Overview
Lawyers and legal institutions regularly face technological change. The public record of the Twentieth and this century is populated by numerous crisis events that surround emerging technology where law was called forth to channel, to regulate, or prohibit certain technologies and technological mediated activities. This rich history coupled with the ever present concern of technological change would suggest that there is a detailed scholarly reflection on the relationship between law and technology. However, this is not necessarily the case. Most scholarship on law and technology is reactive to concerns surrounding a specific technology or technological mediated activity. This orthodox scholarship remains within a reasonably narrow frame of reference concerned with securing a desirable future through law as an instrument of public policy. In this the lawyer-scholar’s task is primarily descriptive; it involves the identification of the ‘issues’, ‘uncertainties’ and the ‘gaps’ to be addressed by policy-makers and legislators. This symposium aims to challenge this orthodoxy at three key points.
The first challenge can be through a taking seriously of the past of a law’s engagement with technology. Instead of issue specific piecemeal engagements that look narrowly to the future, it is hoped through archival, historical and cultural sources to gleam a more sophisticated account of the social, political, economic and cultural factors that gave form to concrete law and technology moments.
The second challenge can be through a taking seriously of the present of law’s engagement with technology. Law faces profound technological change. However, instead of falling back on the narrow nomology of the orthodox scholarship, what is hoped for is a diverse array of methods and resources – social scientific, cultural and literary studies for example – to expose, critique and understand the current political-legal engagements with technological change.
The third challenge can be through a taking seriously of the future of law’s engagement with technology. The predominant theory of law in the orthodox scholarship is instrumental and sovereign. At a fundamental level law is conceived as a process, a machine that can be deployed. And significantly it is a process that can claim sovereignty over the future. Ironically the law called forth by technology can be characterised as technological. Through jurisprudential, philosophic, semiotic, psychoanalytic and other theoretically informed discourses it is hoped to question and think these deep connections between law and technology.
Organiser
Kieran Tranter, Deputy-Director Socio-legal Research Centre and Managing Editor Griffith Law Review.
Event
The focus is a one day workshop at Griffith Law School, Griffith University Gold Coast Campus to be held on 3 May 2011.

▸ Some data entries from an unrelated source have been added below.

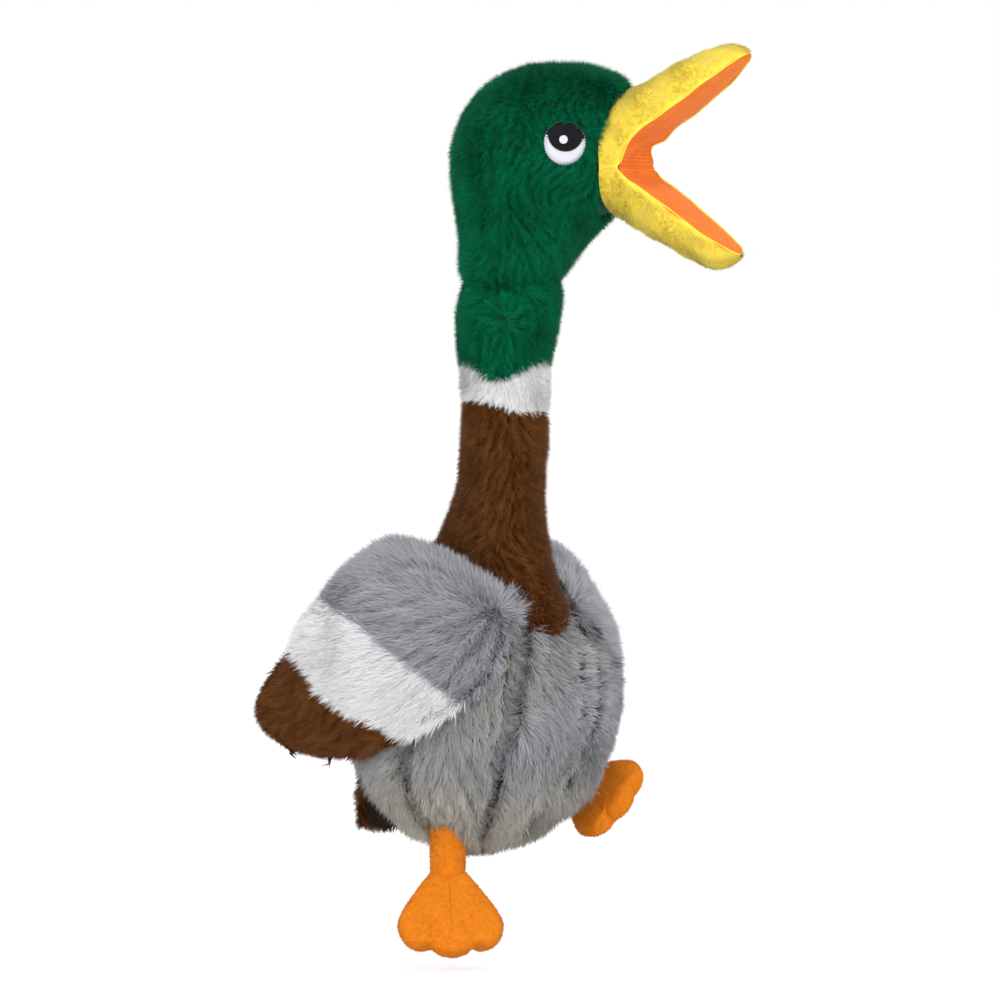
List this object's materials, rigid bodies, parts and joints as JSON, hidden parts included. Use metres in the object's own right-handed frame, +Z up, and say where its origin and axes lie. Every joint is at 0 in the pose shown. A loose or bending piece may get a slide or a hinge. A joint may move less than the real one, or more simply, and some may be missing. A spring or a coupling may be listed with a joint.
{
  "type": "plush duck dog toy",
  "caption": "Long-necked plush duck toy for a dog, with a round body, soft wings, dangling feet and an open padded beak; hangs from its neck.",
  "frame": {"origin": "on the neck's axis, in the middle of the brown lower neck where the toy is gripped", "axes": "+Z up along the neck, -Y the way the breast faces, -X the duck's right side; the head is turned 31 degrees to the duck's left"},
  "size_m": [0.1848, 0.2298, 0.4577],
  "materials": {
    "plush_green": "short curled pile",
    "plush_white": "short pile",
    "plush_brown": "short pile",
    "plush_grey": "long brushed pile",
    "plush_yellow": "low nap",
    "mouth_lining": "flat low nap",
    "plush_orange": "low nap",
    "thread_black": "satin embroidery",
    "thread_white": "satin embroidery",
    "tail_lining": "smooth",
    "filling": "loose polyester fibre",
    "honker_plastic": "moulded"
  },
  "bodies": {
    "neck": {"lower_neck": "plush_brown"},
    "torso": {"neck_base": "plush_brown", "body_panel_1": "plush_grey", "body_panel_2": "plush_grey", "body_panel_3": "plush_grey", "body_panel_4": "plush_grey", "body_panel_5": "plush_grey", "body_panel_6": "plush_grey", "body_panel_7": "plush_grey", "body_panel_8": "plush_grey", "body_filling": "filling", "honker_bellows": "honker_plastic", "honker_cap": "honker_plastic"},
    "collar": {"collar": "plush_white"},
    "upper_neck": {"upper_neck": "plush_green", "upper_neck_filling": "filling"},
    "head": {"head_right": "plush_green", "head_left": "plush_green", "head_filling": "filling", "eye_right_black": "thread_black", "eye_right_white": "thread_white", "eye_right_dot": "thread_white", "eye_left_black": "thread_black", "eye_left_white": "thread_white", "eye_left_dot": "thread_white", "mouth_fold": "mouth_lining", "mouth_corner_right": "plush_yellow", "mouth_corner_left": "plush_yellow"},
    "upper_beak": {"beak_upper": "plush_yellow", "beak_upper_lining": "mouth_lining"},
    "lower_beak": {"beak_lower": "plush_yellow", "beak_lower_lining": "mouth_lining"},
    "wing_right": {"wing_right_grey": "plush_grey", "wing_right_white": "plush_white", "wing_right_tip": "plush_brown", "wing_right_underside": "plush_brown"},
    "wing_left": {"wing_left_grey": "plush_grey", "wing_left_white": "plush_white", "wing_left_tip": "plush_brown", "wing_left_underside": "plush_brown"},
    "leg_right": {"leg_right": "plush_orange"},
    "foot_right": {"foot_right_top": "plush_orange", "foot_right_sole": "plush_orange"},
    "leg_left": {"leg_left": "plush_orange"},
    "foot_left": {"foot_left_top": "plush_orange", "foot_left_sole": "plush_orange"},
    "tail": {"tail": "plush_brown", "tail_lining": "tail_lining"}
  },
  "joints": [
    {"name": "torso_swing", "type": "hinge", "parent": "neck", "child": "torso", "pos_m": [0, 0, -0.0122], "axis": [1, 0, 0], "range_deg": [-25, 25], "stiffness_Nm_per_rad": 0.4, "springref_deg": 3.15},
    {"name": "neck_bend", "type": "hinge", "parent": "neck", "child": "collar", "pos_m": [0, 0, 0.04044], "axis": [1, 0, 0], "range_deg": [-22, 22], "stiffness_Nm_per_rad": 0.4, "springref_deg": -2.29},
    {"name": "neck_turn", "type": "hinge", "parent": "collar", "child": "upper_neck", "pos_m": [0, 0, 0.055], "axis": [0, 0, 1], "range_deg": [-70, 20], "stiffness_Nm_per_rad": 0.1},
    {"name": "head_nod", "type": "hinge", "parent": "upper_neck", "child": "head", "pos_m": [0.00206, -0.00343, 0.08672], "axis": [0.8572, 0.515, 0], "range_deg": [-24, 24], "stiffness_Nm_per_rad": 0.3, "springref_deg": -2.58},
    {"name": "upper_beak_close", "type": "hinge", "parent": "head", "child": "upper_beak", "pos_m": [0.03399, -0.05657, 0.155], "axis": [0.8572, 0.515, 0], "range_deg": [0, 35], "stiffness_Nm_per_rad": 0.03, "springref_deg": -5.73},
    {"name": "lower_beak_close", "type": "hinge", "parent": "head", "child": "lower_beak", "pos_m": [0.03399, -0.05657, 0.155], "axis": [0.8572, 0.515, 0], "range_deg": [-35, 0], "stiffness_Nm_per_rad": 0.03, "springref_deg": 2.86},
    {"name": "wing_right_lift", "type": "hinge", "parent": "torso", "child": "wing_right", "pos_m": [-0.02, -0.025, -0.0575], "axis": [-0.1755, 0.9654, 0.1931], "range_deg": [0, 40]},
    {"name": "wing_left_lift", "type": "hinge", "parent": "torso", "child": "wing_left", "pos_m": [0.02, -0.025, -0.0575], "axis": [0.1755, 0.9654, 0.1931], "range_deg": [-40, 0]},
    {"name": "hip_right_splay", "type": "hinge", "parent": "torso", "child": "leg_right", "pos_m": [-0.0297, 0.0074, -0.1866], "axis": [0, 1, 0], "range_deg": [0, 60]},
    {"name": "ankle_right_swing", "type": "hinge", "parent": "leg_right", "child": "foot_right", "pos_m": [-0.0297, 0.0074, -0.2066], "axis": [0.8676, -0.4973, -0.0002], "range_deg": [-30, 30], "stiffness_Nm_per_rad": 0.006, "springref_deg": -1.83},
    {"name": "hip_left_splay", "type": "hinge", "parent": "torso", "child": "leg_left", "pos_m": [0.0599, 0.0418, -0.1502], "axis": [0, 1, 0], "range_deg": [-40, 0], "stiffness_Nm_per_rad": 0.02, "springref_deg": -0.4},
    {"name": "ankle_left_swing", "type": "hinge", "parent": "leg_left", "child": "foot_left", "pos_m": [0.06998, 0.02994, -0.16276], "axis": [0.5989, -0.1901, 0.778], "range_deg": [-10, 38], "stiffness_Nm_per_rad": 0.006, "springref_deg": -1.66},
    {"name": "tail_lift", "type": "hinge", "parent": "torso", "child": "tail", "pos_m": [0, 0.0845, -0.1385], "axis": [1, 0, 0], "range_deg": [0, 60]}
  ]
}
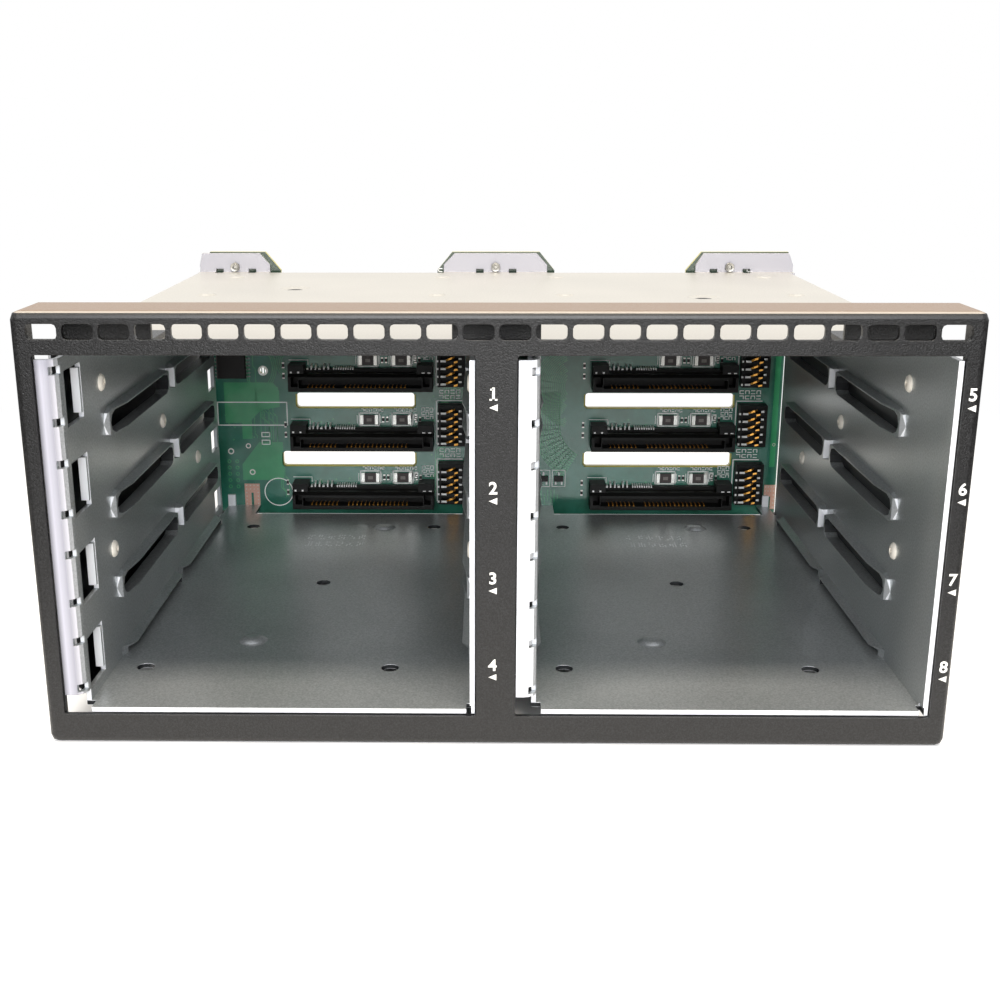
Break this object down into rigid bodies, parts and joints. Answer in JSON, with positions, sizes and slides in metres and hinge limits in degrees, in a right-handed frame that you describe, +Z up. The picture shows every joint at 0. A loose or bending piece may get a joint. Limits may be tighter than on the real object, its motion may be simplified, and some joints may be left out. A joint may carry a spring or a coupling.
{
  "type": "hot swap drive cage",
  "caption": "Sheet steel cage with a black vented bezel and two columns of hot swap bays for 2.5 inch drives, with a backplane board at the rear.",
  "frame": {"origin": "middle of the bottom of the cage's box; the bezel's bottom edge is at Z = 0", "axes": "+X to the right across the face, +Y from the bezel to the backplane, +Z up"},
  "size_m": [0.1804, 0.1596, 0.0874],
  "materials": {
    "zinc_steel": "bright zinc plated sheet steel, satin with soft grain",
    "black_powder_coat": "black fine texture powder coat",
    "rivet_metal": "plain aluminium rivets",
    "black_rivet": "black rivets",
    "screw_steel": "nickel plated screws",
    "board_laminate": "green solder mask over glass laminate",
    "connector_plastic": "black glass filled nylon",
    "chip_epoxy": "moulded epoxy chip",
    "filter_ceramic": "ceramic chip parts with tinned ends",
    "port_metal": "tinned steel cage",
    "header_plastic": "black nylon header"
  },
  "bodies": {
    "root": {"left_column_tray": "zinc_steel", "right_column_tray": "zinc_steel", "cage_shell": "zinc_steel", "divider_channel": "zinc_steel", "bezel_frame": "black_powder_coat", "wall_rivets": "rivet_metal", "bezel_rivets": "black_rivet", "board_screws": "screw_steel", "backplane_board": "board_laminate", "drive_connector_1": "connector_plastic", "contact_block_1": "connector_plastic", "drive_connector_2": "connector_plastic", "contact_block_2": "connector_plastic", "drive_connector_3": "connector_plastic", "contact_block_3": "connector_plastic", "drive_connector_4": "connector_plastic", "contact_block_4": "connector_plastic", "drive_connector_5": "connector_plastic", "contact_block_5": "connector_plastic", "drive_connector_6": "connector_plastic", "contact_block_6": "connector_plastic", "drive_connector_7": "connector_plastic", "contact_block_7": "connector_plastic", "drive_connector_8": "connector_plastic", "contact_block_8": "connector_plastic", "controller_chip": "chip_epoxy", "power_filters": "filter_ceramic", "data_port_left": "port_metal", "data_port_right": "port_metal", "power_header": "header_plastic", "signal_header": "header_plastic"}
  },
  "joints": []
}
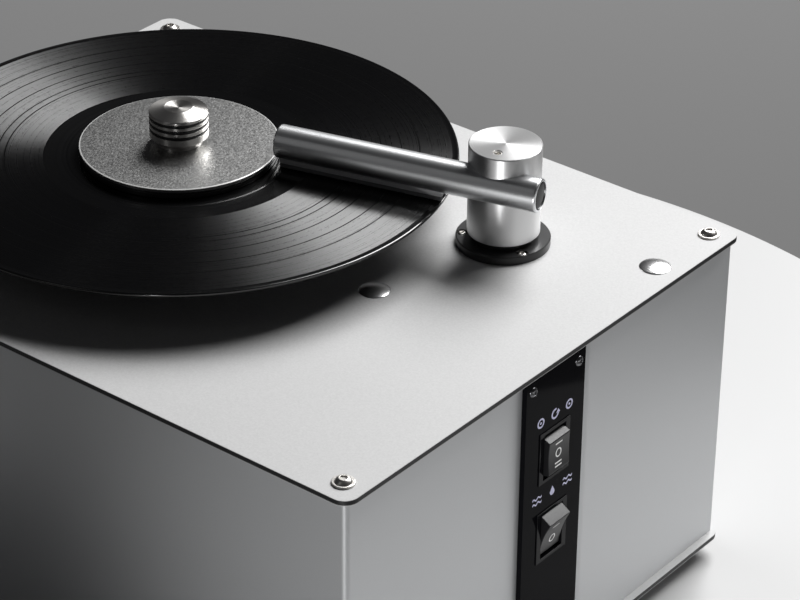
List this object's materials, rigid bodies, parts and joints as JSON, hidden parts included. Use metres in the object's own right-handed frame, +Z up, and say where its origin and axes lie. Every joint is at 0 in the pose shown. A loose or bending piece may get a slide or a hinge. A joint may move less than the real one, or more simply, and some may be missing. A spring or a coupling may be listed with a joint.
{
  "type": "record cleaning machine",
  "caption": "Vacuum record cleaning machine: clamped disc on a turntable, swinging suction arm on a column, side rocker switches.",
  "frame": {"origin": "bottom centre of the bounding box, on the surface the feet stand on", "axes": "+X to the side that carries the switches, +Y to the rear with the mains inlet, +Z up"},
  "size_m": [0.4196, 0.33, 0.2651],
  "materials": {
    "panel_skin": "fine satin anodised",
    "panel_core": "matt black edge",
    "cabinet_wall": "fine satin anodised",
    "bare_aluminium": "plain mill finish",
    "bright_screws": "polished",
    "hole_plugs": "mirror chrome",
    "black_screws": "satin black",
    "dark_screws": "blackened steel",
    "feet": "matt",
    "control_panel": "glossy black",
    "switch_black": "semi-gloss black",
    "bronze": "turned bronze",
    "steel": "ground",
    "platter": "turned",
    "platter_mat": "matt",
    "record": "grooved vinyl",
    "clamp_disc": "fine bead blasted",
    "clamp_seal": "matt",
    "clamp_knob": "polished turned steel",
    "arm_flange": "satin black anodised",
    "arm_column": "fine turned",
    "arm_tube": "polished tube",
    "tube_plugs": "glossy black",
    "pad_carriers": "matt black",
    "velvet": "short velvet pile",
    "tank": "natural moulded",
    "drain_plug": "moulded",
    "wire": "insulation"
  },
  "bodies": {
    "housing": {"top_panel_core": "panel_core", "top_panel_skins": "panel_skin", "bottom_panel_core": "panel_core", "bottom_panel_skins": "panel_skin", "cabinet_wrap": "cabinet_wall", "rear_panel": "cabinet_wall", "rear_screws": "black_screws", "corner_posts": "bare_aluminium", "top_screws": "bright_screws", "top_washers": "bright_screws", "bottom_screws": "dark_screws", "feet": "feet", "hole_plugs": "hole_plugs", "control_panel": "control_panel", "control_panel_screws": "black_screws", "motor_switch_housing": "switch_black", "vacuum_switch_housing": "switch_black", "bearing_housing": "bare_aluminium", "spindle_bush": "bronze", "bearing_screws": "black_screws", "gear_motor": "steel", "motor_bracket": "steel", "arm_flange": "arm_flange", "flange_screws": "dark_screws", "guide_sleeve": "bare_aluminium", "lift_spring": "steel", "suction_hose": "clamp_seal", "waste_tank": "tank", "tank_lid": "tank", "fan_sleeve": "clamp_seal", "fan_housing": "steel", "fan_motor_case": "steel", "motor_cradle": "steel", "mains_inlet": "switch_black", "inlet_pins": "steel", "power_supply": "bare_aluminium", "wiring_loom": "wire"},
    "turntable": {"spindle": "steel", "platter": "platter", "platter_mat": "platter_mat", "record": "record", "drive_coupling": "platter", "motor_shaft": "steel"},
    "clamp": {"clamp_disc": "clamp_disc", "clamp_seal": "clamp_seal", "clamp_knob": "clamp_knob", "knob_rings": "clamp_seal"},
    "arm_lift": {"lift_post": "bare_aluminium", "thrust_washer": "pad_carriers"},
    "suction_arm": {"arm_column": "arm_column", "arm_set_screw": "dark_screws", "arm_tube": "arm_tube", "tube_plugs": "tube_plugs", "pad_carriers": "pad_carriers", "velvet_pads": "velvet"},
    "motor_rocker": {"motor_rocker": "switch_black"},
    "vacuum_rocker": {"vacuum_rocker": "switch_black"},
    "fan_rotor": {"impeller": "tank", "fan_shaft": "steel"},
    "drain_plug": {"drain_plug": "drain_plug"}
  },
  "joints": [
    {"name": "turntable_turn", "type": "hinge", "parent": "housing", "child": "turntable", "pos_m": [-0.05327, 0.0045, 0], "axis": [0, 0, 1], "continuous": true},
    {"name": "clamp_lift_off", "type": "slide", "parent": "turntable", "child": "clamp", "axis": [0, 0, 1], "range_m": [0, 0.06]},
    {"name": "arm_lift", "type": "slide", "parent": "housing", "child": "arm_lift", "axis": [0, 0, 1], "range_m": [0, 0.01], "stiffness_N_per_m": 40, "springref_m": 0.02, "deforming": ["lift_spring"]},
    {"name": "arm_swing", "type": "hinge", "parent": "arm_lift", "child": "suction_arm", "pos_m": [0.11223, 0.0759, 0], "axis": [0, 0, 1], "range_deg": [-15, 95]},
    {"name": "motor_rocker_tilt", "type": "hinge", "parent": "housing", "child": "motor_rocker", "pos_m": [0.20183, 0.0005, 0.1505], "axis": [0, -1, 0], "range_deg": [-11, 11]},
    {"name": "vacuum_rocker_tilt", "type": "hinge", "parent": "housing", "child": "vacuum_rocker", "pos_m": [0.20183, 0.0005, 0.1015], "axis": [0, -1, 0], "range_deg": [0, 35]},
    {"name": "fan_spin", "type": "hinge", "parent": "housing", "child": "fan_rotor", "pos_m": [-0.13727, 0, 0.076], "axis": [0, 1, 0], "continuous": true},
    {"name": "drain_plug_pull", "type": "slide", "parent": "housing", "child": "drain_plug", "axis": [0, 1, 0], "range_m": [0, 0.03]}
  ]
}
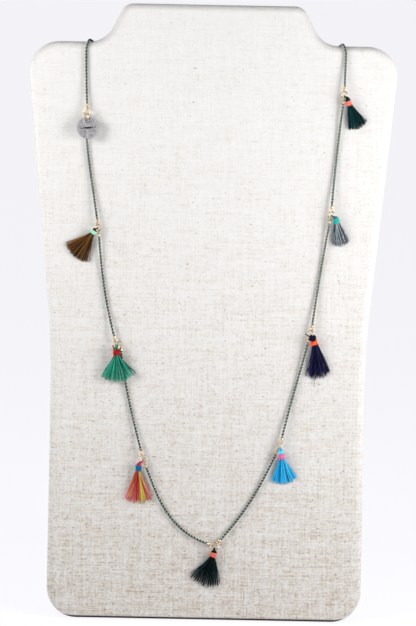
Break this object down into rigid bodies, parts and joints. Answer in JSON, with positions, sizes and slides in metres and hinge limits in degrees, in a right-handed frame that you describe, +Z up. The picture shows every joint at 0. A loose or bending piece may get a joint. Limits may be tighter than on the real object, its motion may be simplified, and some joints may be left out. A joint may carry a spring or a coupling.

While it is hoped that presenters can present in person it is planned that presenters will be able to contribute through Skype and video-linking technologies. The workshop will be run afternoon-evening to allow northern hemisphere presenters to be involved.
There will be no cost for presenters to attend the workshop.
Outcomes
A selection of the papers presented at the workshop will be refereed and edited for appearance as a symposium in the Griffith Law Review (2011) 20(2).
An edited volume comprising all the presented papers with a well regarded law publisher is planned.
Process
Proposals, including a title and 300-word abstract are due 28 January 2011. Send proposals to glr@griffith.edu.au
Confirmed Participants
Lyria Bennett Moses, Faculty of Law, University of New South Wales, “Agents of Change.”
Gaia Bernstein, Seton Hall Law, Seton Hall University, “When is Timing Important in the Regulation of New Technologies?”
Arthur Cockfield, Faculty of Law, Queens University, “From Cyberlaw to Law and Technology.”
Jennifer Chandler, Faculty of Law, University of Ottowa, “Technological Justice: Identification and Distribution of the Benefits and Harms of Cognitive Enhancements and Therapies.”
Charles Lawson, Griffith Law School, “Deploying Law to Bound Nature.”
Joseph Pugliese, Faculty of Arts, Macquarie University, "Drone Technologies and the Inexecution of Law."
Kieran Tranter, Griffith Law School, “Gaming the Speculative Jurisdiction in Law and Technology.”